El Espíritu Santo que Dios Padre envió y se manifestó en forma de paloma sobre la cabeza de Jesús en el Jordán, tiene el mismo protagonismo en el bautismo cristiano. Hasta ocho símbolos naturales se le asignan al Espíritu, y el primero de todos es el agua, según el Catecismo: “El simbolismo del agua es significativo de la acción del Espíritu Santo en el Bautismo, ya que, después de la invocación del Espíritu Santo, ésta se convierte en el signo sacramental eficaz del nuevo nacimiento (…) a la vida divina, que se nos da en el Espíritu Santo. Pero ‘bautizados en un solo Espíritu’, también ‘hemos bebido de un solo Espíritu’ (1Co 12, 13): el Espíritu es, pues, también personalmente el Agua viva que brota de Cristo crucificado (cf Jn 19, 34; 1Jn 5, 8) como de su manantial y que en nosotros brota en vida eterna” (Catecismo, n. 694).

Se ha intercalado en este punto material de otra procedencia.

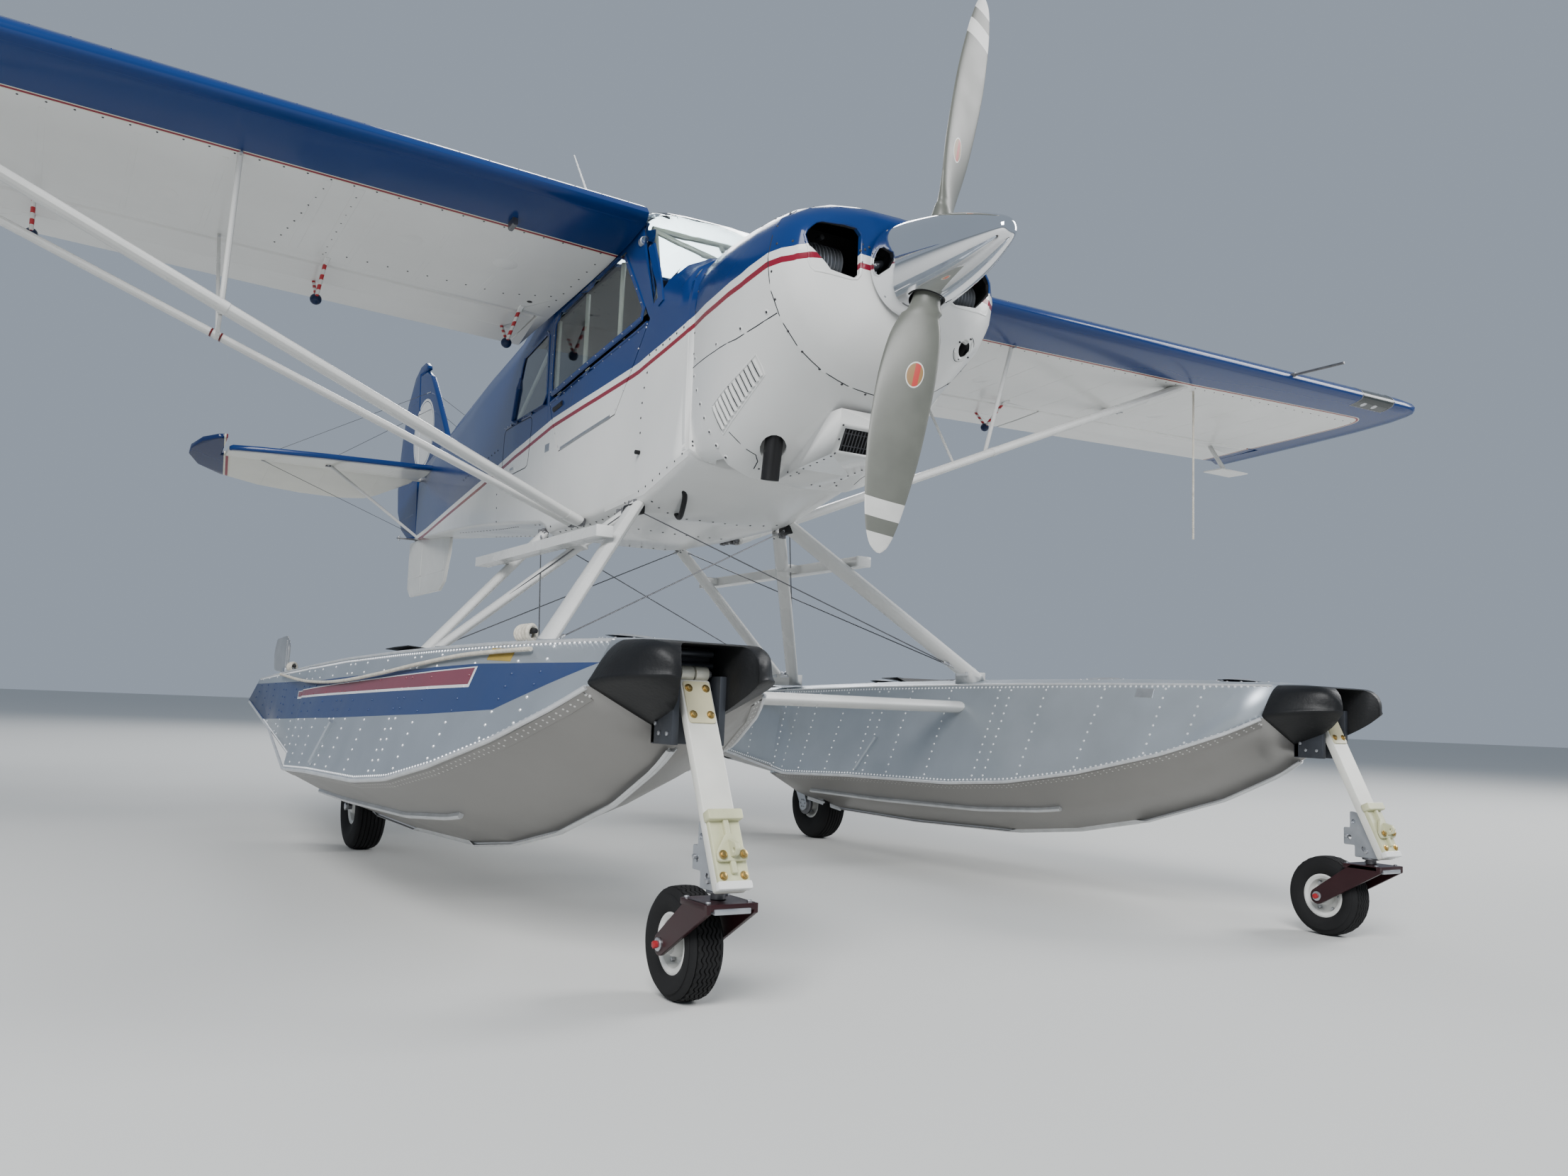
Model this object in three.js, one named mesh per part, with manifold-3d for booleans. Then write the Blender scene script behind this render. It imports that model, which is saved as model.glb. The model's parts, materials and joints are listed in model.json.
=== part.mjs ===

Por el bautismo cristiano se reciben así todas las riquezas de la Trinidad divina, que el amor de Cristo nos alcanzó con su pasión, muerte y resurrección, como también enseña el Catecismo, pues: “por el Bautismo el creyente participa en la muerte de Cristo; es sepultado y resucita con Él. (…) Los bautizados se han ‘revestido de Cristo’ (Ga 3, 27). Por el Espíritu Santo, el Bautismo es un baño que purifica, santifica y justifica (cf 1Co 6, 11; 1Co 12, 13)” (Catecismo, n. 1227).
Para concluir, me permito testimoniar la íntima alegría que he tenido hace una semana, al bautizar a una niña de nueve años. Al considerar los tesoros divinos de este sacramento, me apenaba también la actitud de aquellos padres que, por falta de una fe viva, se muestran indiferentes o retrasan el bautismo de sus hijos. Buen reto apostólico para difundir su importancia, porque nos comunica participar en la misma vida divina como hijos de Dios-Padre, hermanos en Cristo y templos del Espíritu Santo.